No matter how far away you are, no matter how cloudy my vision, no matter how worried my thoughts, no matter how dejected my feelings- you are always the miracle drug.

there is no one like you.
there is nothing to fear.
i'm always waiting for you.


Tuesday, January 11, 2005

always im surprised how well you cut my feelings to the bone.

I dont really enjoy surprising you with my wonders.
I'd rather you already knew them and cherished them.

Monday, January 10, 2005

Ok so another compulsory update, I guess I've been thinking lately. I know I know... why?

I'm glad that all the church-going is over for now. If I had to hear one more time about the True Meaning of Christmas... I think I'd steal the baby jesus and dangle him over a balcony. I don't think there is a True Meaning of Christmas anymore... maybe there is, but maybe it's now just The Original Meaning of Christmas. Either way, I dont much care so long as I dont have to hear about it. I know what Christmas is. Christmas is a time to count your blessings and your dollars and see if you can make right with the people you oughta. It's a time when college students come home from school hopefully to a car that can take them away from their homes as quickly as they came. But anyway. I'm a bit cynical in the mornings.. and since it is 12:25 in the afternoon I guess I should just get on with it and pretend I'm different in the afternoons. ;-)

I was thinking about the christmas presents I have yet to use. The ones that were somewhat thoughtful, and yet still kinda just made up. And so thinking about my own goose egg presents I have to consider the gifts that I've given and if I've seen anyone using them either. As it turns out, half the presents I bought were either gifts for someone else to give someone I already bought for... or gifts that someone else told me I should buy someone. So I'm not really counting those because it's not really my thoughtfulness on trial there. But the gifts I got my mom, my dad, my brothers, christina, joe, and aunt carol:::::: those are the ones in question now.

-I got my mom gold earings which she wears all the time, and so I think, so far, so good.
-I got my dad 2 george carlin dvds and a framed photo of the guys and I, and that was good too.
-I got Jim 2 monty python dvds which he said he'd only seen one of, and so that was ok.
-I got dan the lamest gift, unfortunately I hate to say it. It was a practical one.

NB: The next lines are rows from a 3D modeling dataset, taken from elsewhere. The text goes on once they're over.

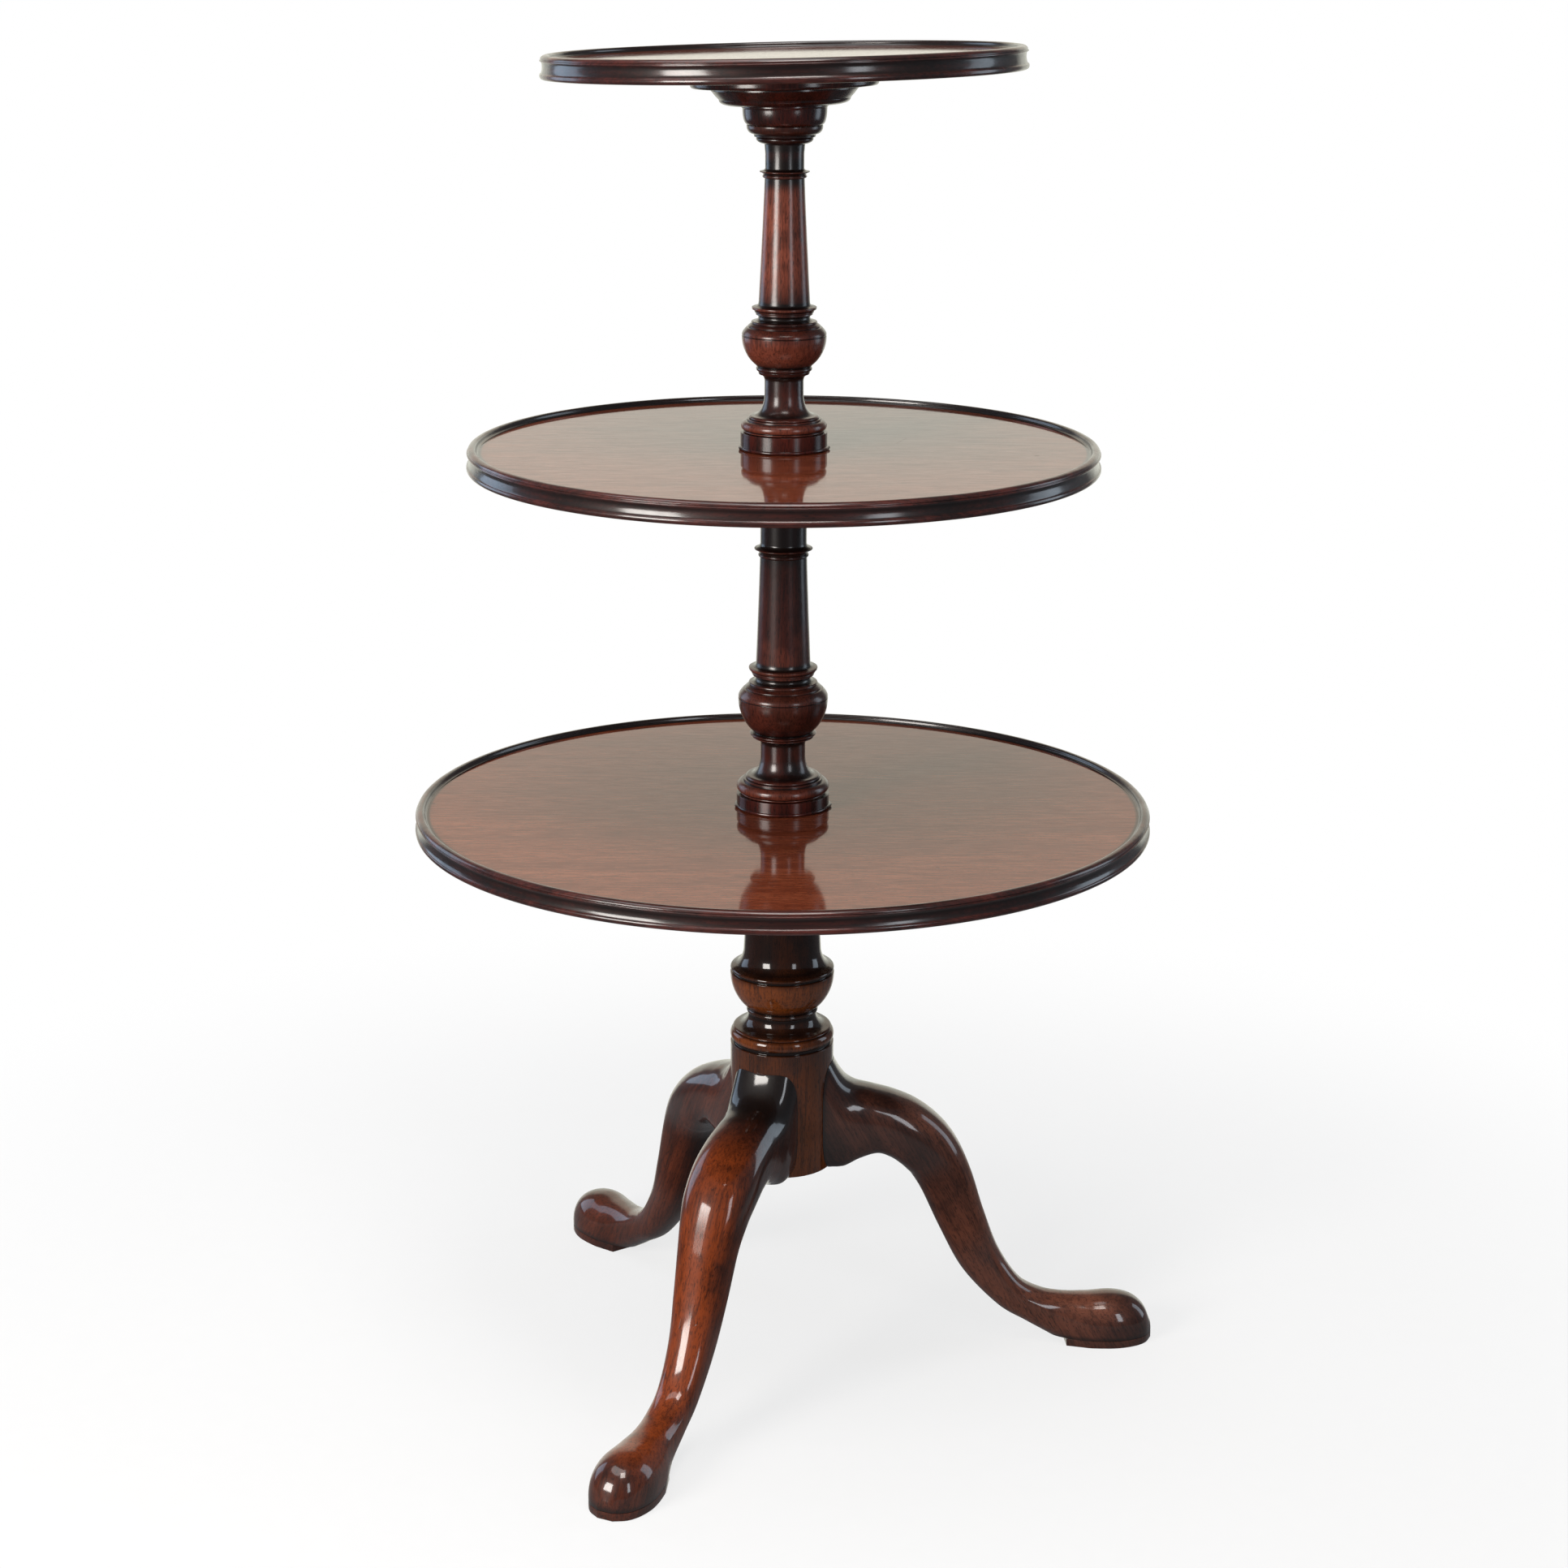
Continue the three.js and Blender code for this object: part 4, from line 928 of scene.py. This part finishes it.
def root_along(angle):
    """Where a line of the leg's skin leaves the pillar."""
    low, high = ROOT_SEARCH
    for _ in range(ROOT_SEARCH_STEPS):
        middle = (low + high) / 2
        point, _ = leg_point(angle, middle)
        if hypot(point.x, point.y) < ROOT_RADIUS:
            low = middle
        else:
            high = middle
    return (low + high) / 2


def close_root(bm, ring):
    """The leg's hollow end against the pillar, built of arcs."""
    reach = ROOT_RADIUS * MM
    half = len(ring) // 2
    arcs = []
    for index in range(half):
        first, last = ring[index], ring[-1 - index]
        arc = [first]
        if 0 < index < half - 1:
            for step in range(1, ROOT_ARC_STEPS):
                y = first.co.y + (last.co.y - first.co.y) * step / ROOT_ARC_STEPS
                arc.append(bm.verts.new((sqrt(reach ** 2 - y ** 2), y, first.co.z)))
        arcs.append(arc + [last])
    for here, below in zip(arcs, arcs[1:]):
        if len(here) == len(below):
            for index in range(len(here) - 1):
                bm.faces.new((here[index], here[index + 1], below[index + 1], below[index]))
        else:
            bm.faces.new(here + below[::-1])


def leg_mesh(root_darkness):
    """A leg with a darker root crest, dark seam and foot bottom, painted shade under its belly, a rubbed
    crest, painted light on its lower part, dull places and a flat sole.
    """
    bm = bmesh.new()
    hollow, wear_and_light, dull = [bm.verts.layers.float.new(name) for name in ("hollow", "wear_and_light", "dull")]
    grid = []
    angles = [tau * (line + 0.5) / LEG_LINES for line in range(LEG_LINES)]
    starts = [root_along(angle) for angle in angles]
    for ring in range(LEG_RINGS + 1):
        row = []
        for angle, start in zip(angles, starts):
            along = start + (1 - start) * (ring / LEG_RINGS) ** 1.05
            point, up = leg_point(angle, along)
            if point.x < ROOT_REACH:
                point.z = max(point.z, PILLAR_FOOT)
            vertex = bm.verts.new(point * MM)
            from_pillar = hypot(point.x, point.y) - PILLAR_FLANGE
            # The crest is made darker where the leg leaves the pillar.
            root_darkening = smoothstep(point.x, 102, 56) * smoothstep(up, -0.1, 0.7) * root_darkness
            seam = smoothstep(from_pillar, 3.5, 0) * 0.35
            # Painted shade under the leg's belly.
            below = smoothstep(-up, 0.6, 1) * 0.22
            sole = smoothstep(point.z, 13, 8) * 0.3
            vertex[hollow] = max(root_darkening, seam, below, sole)
            crest_wear = smoothstep(up, 0.15, 0.85) * smoothstep(along, 0.19, 0.3)
            crest_wear *= 1 - smoothstep(along, 0.78, 0.9) * 0.8
            # Painted light: the middle and lower part of the leg is made lighter all round.
            flank_painted_light = smoothstep(along, 0.36, 0.5) * smoothstep(along, 0.85, 0.72) * 0.5
            vertex[wear_and_light] = max(crest_wear, flank_painted_light)
            vertex[dull] = smoothstep(along, 0.37, 0.43) * smoothstep(along, 0.55, 0.5) * 0.85
            row.append(vertex)
        grid.append(row)
    for ring in range(LEG_RINGS):
        for line in range(LEG_LINES):
            beside = (line + 1) % LEG_LINES
            bm.faces.new(
                (grid[ring][line], grid[ring + 1][line], grid[ring + 1][beside], grid[ring][beside]))
    bm.faces.new(grid[-1])
    close_root(bm, grid[0])
    everything = bm.verts[:] + bm.edges[:] + bm.faces[:]
    bmesh.ops.bisect_plane(
        bm, geom=everything, plane_co=(0, 0, (PAD + SEAT_GAP) * MM), plane_no=(0, 0, 1), clear_inner=True)
    bmesh.ops.holes_fill(bm, edges=[edge for edge in bm.edges if edge.is_boundary])
    return finished_mesh(bm, "leg")


def pad_plan():
    """The foot's outline at the pad's top, from the heel on one side to the toe."""
    side = [PAD_HEEL]
    for step in range(PAD_PLAN_STEPS + 1):
        along = step / PAD_PLAN_STEPS
        crest, belly = run_point(crest_run, along), run_point(belly_run, along)
        up = 2 * (PAD - belly.z) / (crest.z - belly.z) - 1
        place = belly.lerp(crest, (1 + up) / 2)
        if place.x > PAD_SIDE and abs(up) < 1:
            half = place.y * sqrt(1 - abs(up) ** (1 / ANKLE)) ** (ANKLE * 2)
            side.append((place.x, half))
    return side


def pad_mesh():
    """A thin pad under a foot, with rounded edges."""
    side = pad_plan()
    plan = [Vector((x, -y)) for x, y in side] + [Vector((x, y)) for x, y in reversed(side)]
    middle = Vector(((plan[0].x + side[-1][0]) / 2, 0))
    bm = bmesh.new()
    hollow, wear_and_light = [bm.verts.layers.float.new(name) for name in ("hollow", "wear_and_light")]
    rings = []
    for height, inset in PAD_RINGS:
        ring = []
        for point in plan:
            inward = (middle - point).normalized() * inset
            vertex = bm.verts.new(Vector((point.x + inward.x, point.y + inward.y, height)) * MM)
            vertex[hollow] = 0.3 if height in (0, PAD) else 0.12
            vertex[wear_and_light] = 0.2
            ring.append(vertex)
        rings.append(ring)
    count = len(plan)
    for lower, upper in zip(rings, rings[1:]):
        for index in range(count):
            beside = (index + 1) % count
            bm.faces.new((lower[index], lower[beside], upper[beside], upper[index]))
    bm.faces.new(rings[0][::-1])
    bm.faces.new(rings[-1])
    return finished_mesh(bm, "pad")


pad_shape = pad_mesh()
for index, angle in enumerate(LEG_ANGLES):
    turn = Matrix.Rotation(radians(angle), 4, "Z")
    for node, shape in ((f"leg_{index + 1}", leg_mesh(ROOT_DARKENING[index])),
                        (f"foot_pad_{index + 1}", pad_shape.copy())):
        dress(new_object("carved_" + node, shape), node, leg_finishes[index], slot="mahogany_leg",
              place=turn)


# Iron and leather pieces keep their CAD shapes

for node, piece in frame["nodes"].items():
    is_iron = "screw" in node or node in ("base_plate", "top_spindle")
    if is_iron or "washer" in node:
        for material_slot in piece.material_slots:
            material_slot.material = iron_finish if is_iron else leather_finish


# Camera, at the photograph's place

CAMERA_DISTANCE = 2.43
CAMERA_HEIGHT = 1.2235
CAMERA_BEARING = radians(9.9)
CAMERA_PITCH = radians(16.213)
CAMERA_ROLL = radians(0.184)
CAMERA_YAW = radians(0.023)
SENSOR = 36
FOCAL_PIXELS = 3742
FRAME_PIXELS = 1932
camera_data = bpy.data.cameras.new("camera")
camera_data.sensor_fit = "HORIZONTAL"
camera_data.sensor_width = SENSOR
camera_data.lens = FOCAL_PIXELS / FRAME_PIXELS * SENSOR
camera = new_object("camera", camera_data)
level = cos(CAMERA_PITCH)
forward = Vector((sin(CAMERA_YAW) * level, cos(CAMERA_YAW) * level, -sin(CAMERA_PITCH)))
right = Vector((cos(CAMERA_YAW), -sin(CAMERA_YAW), 0))
up = right.cross(forward)
rolled_right = right * cos(CAMERA_ROLL) + up * sin(CAMERA_ROLL)
rolled_up = up * cos(CAMERA_ROLL) - right * sin(CAMERA_ROLL)
look = Matrix((rolled_right, rolled_up, -forward)).transposed().to_4x4()
stand = Matrix.Translation((0, -CAMERA_DISTANCE, CAMERA_HEIGHT))
camera.matrix_world = Matrix.Rotation(CAMERA_BEARING, 4, "Z") @ stand @ look
bpy.context.scene.camera = camera


# Light: soft windows round the object, placed by their bearing to the right of the camera

WARM_WHITE = (1.0, 0.95, 0.9)
PLAIN_WHITE = (0.9, 0.94, 1.0)
COOL_WHITE = (0.74, 0.87, 1.0)
SKY_BLUE = (0.6, 0.78, 1.0)
WINDOW_AIM = Vector((0, 0, 0.65))


def lamp(name, shape, size, power, place, aim):
    """A soft lamp at a place, turned towards another."""
    data = bpy.data.lights.new(name, "AREA")
    data.shape = shape
    data.size = size
    data.energy = power
    light = new_object(name, data)
    light.location = place
    light.rotation_euler = (aim - light.location).to_track_quat("-Z", "Y").to_euler()
    return data


def window(name, bearing, distance, middle, width, height, power, colour):
    angle = CAMERA_BEARING - pi / 2 + radians(bearing)
    place = (distance * cos(angle), distance * sin(angle), middle)
    data = lamp(name, "RECTANGLE", width, power, place, WINDOW_AIM)
    data.size_y = height
    data.color = colour


window("window_left", -46, 2.8, 1.25, 1.0, 1.3, 76, WARM_WHITE)
window("window_right", 34, 3.0, 1.3, 0.5, 1.4, 14, PLAIN_WHITE)
window("window_high", 5, 1.4, 3.2, 1.0, 1.0, 34, WARM_WHITE)
window("window_side", 104, 2.8, 1.1, 0.9, 1.9, 13, COOL_WHITE)
window("window_back", -122, 2.8, 1.1, 1.3, 1.8, 14, SKY_BLUE)
lamp("overhead", "DISK", size=2.4, power=38, place=(-0.5, -0.3, 3.2), aim=Vector((0, 0, 0)))

# World: a white wall behind the object and a dimmer room in front of it

LOW_WALL = (1.0, 1.0, 0.88)
HIGH_WALL = (0.93, 0.84, 0.7)
ROOM = (0.1, 0.102, 0.11)
world = bpy.data.worlds.new("studio")
bpy.context.scene.world = world
studio = Shader(world)
direction = studio.node("TexCoord").outputs["Generated"]
behind = (-sin(CAMERA_BEARING), cos(CAMERA_BEARING), 0)
facing = studio.vector("DOT_PRODUCT", direction, behind)["Value"]
wall = studio.smooth(facing, low=0.78, high=0.93)
height = studio.node("SeparateXYZ", {0: direction}).outputs["Z"]
white = studio.mix(studio.smooth(height, low=0.17, high=0.27), LOW_WALL, HIGH_WALL)
room = studio.mix(wall, ROOM, white)
path = studio.node("LightPath").outputs
mirrored = studio.math("MAXIMUM", path["Is Glossy Ray"], path["Is Transmission Ray"])
colour = studio.mix(studio.times(mirrored, wall), room, white)
colour = studio.mix(path["Is Camera Ray"], colour, (1, 1, 1))
background = studio.node("Background", {"Color": colour, "Strength": 1.0})
studio.node("OutputWorld", {"Surface": background.outputs[0]})

# Floor: pale and thinly covered, so it keeps the shadow and fades into the white background

FLOOR_REACH = 1.7
FLOOR_SIDES = 96
FLOOR_LEVEL = -0.0002
FLOOR_GREYS = [(0.3, (0.78, 0.78, 0.78)), (0.7, (0.82, 0.82, 0.82))]
floor = Shader(bpy.data.materials.new("pale_floor"))
place = floor.node("TexCoord").outputs["Object"]
distance = floor.node("VectorMath", {0: place}, operation="LENGTH").outputs["Value"]
share = floor.smooth(distance, low=0.55, high=1.2, start=0.25, end=0)
shade = floor.ramp(floor.noise(place, scale=60, detail=4, roughness=0.6), FLOOR_GREYS)
matt = floor.node("BsdfDiffuse", {"Color": shade})
clear = floor.node("BsdfTransparent")
surface = floor.node("MixShader", {0: share, 1: clear.outputs[0], 2: matt.outputs[0]})
floor.node("OutputMaterial", {"Surface": surface.outputs[0]})
turns = [tau * side / FLOOR_SIDES for side in range(FLOOR_SIDES)]
rim = [(FLOOR_REACH * cos(turn), FLOOR_REACH * sin(turn), FLOOR_LEVEL) for turn in turns]
mesh = bpy.data.meshes.new("floor")
mesh.from_pydata(rim, [], [tuple(range(FLOOR_SIDES))])
mesh.materials.append(floor.owner)
new_object("floor", mesh)

bpy.context.scene.view_settings.view_transform = "Standard"
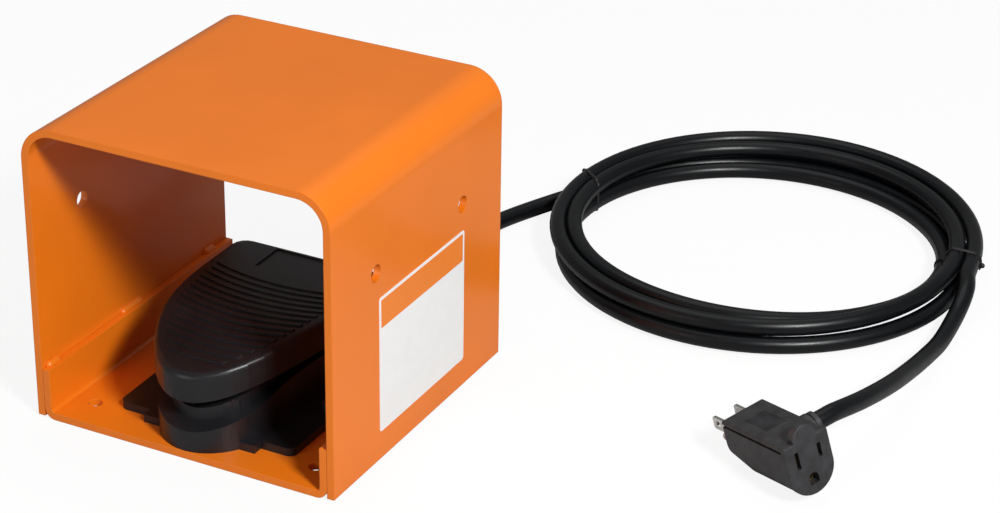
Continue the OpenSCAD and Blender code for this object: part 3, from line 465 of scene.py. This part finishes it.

I got him a 92 disc cd case, however I made him an awesome mix and put it in the first slot.... a mix he's been playing with great consistency: ie: good gift.
-I got christina earings and a necklace, cuz we both knew we weren't getting them elsewhere this christmas.
-I got joe a digital camera, and aside from taking 2 or 3 photos of me when he opened it, he didn't touch the thing until it was time for him to go back to school: ie: no bulls eye
-I got my aunt carol a christmas decoration from hallmark that is a singing snowman and snowdog that shake at the chorus of Jingle Bells. That was a hit, and I got her the anniversary edition of Mary Poppins, which is her favorite movie, at least dearest to her heart. So although I havent seen her watch it, I think it was a very thoughtful gift. heh I would have liked it.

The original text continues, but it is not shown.